What is discipline? Sometimes it’s a growl or I’ll tell you to do something. Usually it’s a tap with the rasp and a sharp word to stand up. If a horse tries to kick or strike me, it’s going to be more than that. Rearing gets a strong correction also. Anything dangerous is going to get a much bigger reaction out of me because I want your horse to understand that this is never acceptable. Not only is it not safe for me but I think you probably don’t want your horse kicking or striking at you, either. If you do then I’d prefer to not trim for you.
A world about natural horsemanship and “moving their feet”. This is inappropriate when someone is under your horse working. Whoa needs to mean that your horse plants his feet and does not move until told to do so. You cannot discipline him for moving by moving him more when someone is under him – it’s dangerous. I’ll leave this subject alone now other than to say that I don’t train my horses that way.
Scheduling. Some clients we schedule the next trim before I leave, some contact me a few weeks out to set up an appointment. Most horses should not go more than six weeks between trims and I do a few who need to be done every 3-4 weeks to stay balanced. Life gets crazy and it’s important for us to all stay on top of scheduling as best we can.

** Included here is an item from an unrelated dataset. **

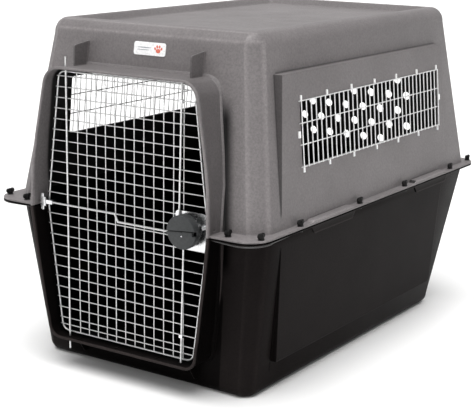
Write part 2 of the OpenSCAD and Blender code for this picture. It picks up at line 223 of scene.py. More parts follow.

Diet. What goes in your horse creates the foot we have to trim. If your trimmer or farrier suggests a change, ask why and try to work with them on this. We see a lot of correlation between diet and hoof quality – and we see a lot of feet – so please take this seriously.
Questions. Please – ask! I am, and I think most hoof professionals are happy to explain things and answer questions. If your vet has questions, have them call me. I’m happy to explain why I am doing something the way I am, and to listen to what they have to say. This is how we all learn.
Remember – these guidelines are so that everyone stays safe and your horse gets the quality work that he deserves!